North Dakota Supreme Court Justice Visits Hope

Hope High School students received a lesson in North Dakota jurisprudence last Tuesday. Justice Jon Jensen of the North Dakota Supreme Court visited Hope High School on May 1 to talk about jury duty with Mr. Fontaine's Law and Justice II class.

Jensen, a 2017 appointee to the North Dakota Supreme Court, spoke for 90 minutes about the mechanics of jury selection, eligibility, jury service, and laws specific to North Dakota. He took questions from the students and fostered discussion with an open-ended style of hypothetical scenarios.

Jensen began his talk explaining the role of trial court judges in the state of North Dakota. "We have 51 trial court judges in North Dakota," Jensen said. "Those judges are responsible for everything from traffic tickets all the way up to murder trials. On the civil side, they are responsible for everything from family court to will contests. We expect our trial court judges in North Dakota to know just about everything about the law.

Speaking of the wide scope of law the judges are responsible for, Jensen acknowledged that it is not easy work. "They've (the judges) got a really hard job in North Dakota," said Jensen. "It is somewhat unusual because in most states the courts are more specialized with civil courts and probate court, juvenile court and criminal courts, etc. We have only one level of trial court.

Bias was a big topic of interest. Jensen posed questions to the students about bias and the students enthusiastically responded with their own definitions. Jensen pointed out that when people think about jury service, they think in terms of criminal cases. He went on to explain that the role of the juror, in criminal or civil action, is to be fair, unbiased, and not prejudiced and that the state is entitled to a fair trial as well as the defendant.

Jensen also discussed appropriate attire, the importance of serving on juries as a citizen, and the role of alternate jurors. He fielded questions from teachers as well as students and spoke passionately about his service as an attorney and judge.

I've been visiting schools for three and a half years," Jensen said later. "I starting doing it when I was a district court judge. I decided to start this when I began seeing some of the misperceptions about jury service. For example, people think it takes longer than it does.

Jensen was further convinced of the need for more education when he read jury questionnaires after people completed their service. "When I would look at questionnaires that they filled out, they found the experience valuable," he said. "But people who hadn't served thought that it wasn't a valuable experience.

The visits are a good way for kids to learn about the judicial system," Jensen said. "The wonderful questions the kids have, it's amazing how intuitive they are on bias and fairness.

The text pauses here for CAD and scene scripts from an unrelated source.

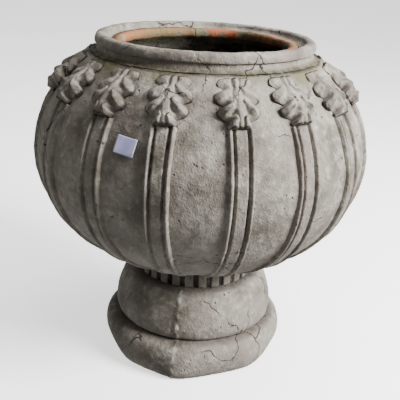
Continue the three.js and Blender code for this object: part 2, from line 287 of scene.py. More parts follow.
@dataclass(frozen=True)
class WashedClay:
    """Terracotta under an old grey wash, with dirt, painted shade in its hollows, moss and bare clay."""

    name: str
    pale: Colour = tone(158, 153, 143)
    middle: Colour = tone(118, 112, 103)
    shade: Colour = tone(80, 74, 66)
    mauve: Colour = tone(112, 98, 95)
    olive: Colour = tone(90, 88, 62)
    # Dark colour for dirt, pits and cracks, and for painted shade in hollows and under overhangs.
    dirt_and_shade: Colour = tone(30, 24, 20)
    clay: Colour = tone(150, 84, 52)
    lime: Colour = tone(160, 158, 148)
    relief_depth: float = 3.5 * MM
    pits_per_metre: float = 150
    crack_cells: float = 21
    crack_noise: float = 42
    crack_wander: float = 0.028

    def material(self) -> bpy.types.Material:
        """Builds the wash from broad tints, painted shade and dirt in the hollows and a pitted skin."""
        sheet = Sheet(self.name)
        place = sheet.place()
        broad = sheet.cloud(place, 11, 5)
        patch = sheet.cloud(place, 34, 6)
        fine = sheet.cloud(place, 170, 5)
        grain = sheet.cloud(place, 620, 3)
        streak = sheet.cloud(sheet.place((1, 1, 0.16)), 55, 5)
        tint = sheet.cloud(sheet.place((1.3, 1, 1)), 19, 4)
        cavity = sheet.painted("cavity")
        moss = sheet.painted("moss")
        bare = sheet.painted("bare")
        limed = sheet.painted("lime")

        colour = sheet.blend(self.shade, self.middle, (broad * 0.5 + patch * 0.5).step(0.36, 0.56))
        colour = sheet.blend(colour, self.pale, (patch * 0.4 + fine * 0.6).step(0.46, 0.72) * 0.75)
        colour = sheet.blend(colour, self.mauve, tint.step(0.5, 0.68) * 0.45)
        colour = sheet.blend(colour, self.olive, streak.step(0.56, 0.74) * 0.35)
        colour = sheet.blend(colour, self.lime, (limed * 1.6 * (0.4 + patch)).step(0.35, 0.85))
        colour = sheet.blend(colour, self.clay, (bare * (0.55 + patch)).step(0.45, 0.75))
        colour = sheet.blend(colour, self.olive, (moss * (0.5 + fine)).step(0.35, 0.8) * 0.85)
        spots = (0.22 - sheet.cells(place, self.pits_per_metre)).step(0.0, 0.14) * patch.step(0.52, 0.62)
        cracks = self._cracks(sheet, broad)
        # Painted shade and dirt: the cavity mark darkens hollows, creases and places under overhangs, and
        # pits and cracks join it.
        shade_and_dirt = (cavity * (0.55 + fine * 0.9)).step(0.25, 0.8).highest(spots * 0.8).highest(cracks)
        colour = sheet.blend(colour, self.dirt_and_shade, shade_and_dirt * 0.9)

        relief = patch * 0.35 + fine * 0.4 + grain * 0.2 - spots * 0.35 - cracks * 0.5
        return sheet.surface(colour, 0.84 + 0.12 * fine, relief, self.relief_depth)

    def _cracks(self, sheet: Sheet, broad: Term) -> Term:
        """Thin wandering cracks in some stretches of the skin, from 0 to 1.

        Args:
            sheet: The material's sheet.
            broad: Broad noise that says where the skin has cracked.

        Returns:
            1 inside a crack and 0 away from one.
        """
        place = sheet.place((1, 1, 0.8))
        wander = sheet.node(
            "ShaderNodeTexNoise", {}, {"Vector": place, "Scale": self.crack_noise, "Detail": 4}
        )
        shift = sheet.node(
            "ShaderNodeVectorMath",
            {"operation": "SCALE"},
            {0: wander.outputs["Color"], 3: self.crack_wander},
        )
        moved = sheet.node("ShaderNodeVectorMath", {"operation": "ADD"}, {0: place, 1: shift.outputs[0]})
        edges = sheet.node(
            "ShaderNodeTexVoronoi",
            {"feature": "DISTANCE_TO_EDGE"},
            {"Vector": moved.outputs[0], "Scale": self.crack_cells},
        )
        near = 1 - Term(sheet, edges.outputs["Distance"]).step(0.004, 0.015)
        return near * broad.step(0.5, 0.6) * 0.9


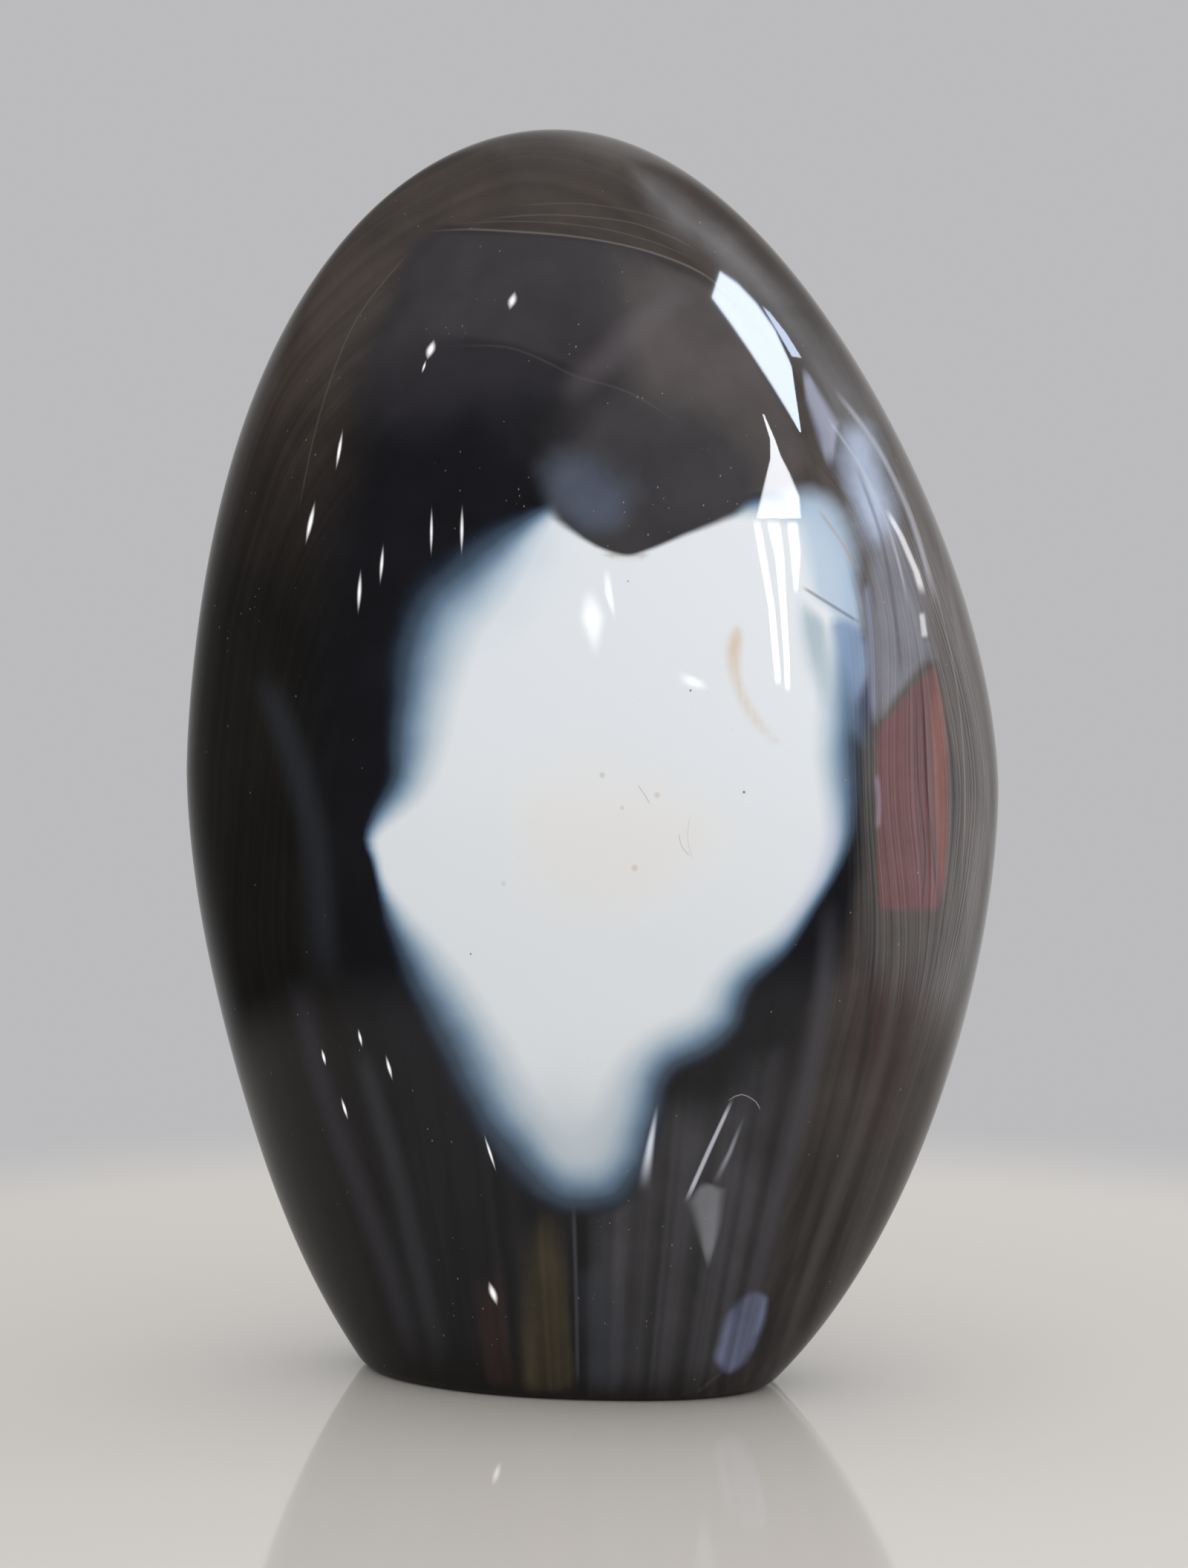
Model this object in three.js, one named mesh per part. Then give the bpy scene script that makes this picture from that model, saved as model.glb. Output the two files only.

Jensen also gives the presentations to service organizations such as professional groups, rotary clubs, and CPAs. As far as his own experience with juries, it has all been from behind the bench. "I was summoned twice, but never served," Jensen said with a laugh. "The first time I was summoned was one week before I took the district court bench. The second time I was summoned was one week after I took the Supreme Court bench and I didn't live there anymore.

Jensen hopes that the individuals and students who attend his presentations will be excited when and if their summons to serve comes. "If you participate in jury service I believe you'll find it's a rewarding experience," he said.

[The above was previously published in the Steele County Press and re-printed with permission.]

The presentation is part of an on-going community service project that Justice Jensen started several years ago to provide education and information on jury service in North Dakota. The presentation has been provided to service groups, professional associations and students. With the assistance of the Department of Public Instruction an invitation was provided to all of the High Schools in North Dakota to schedule a presentation this year and each year into the foreseeable future.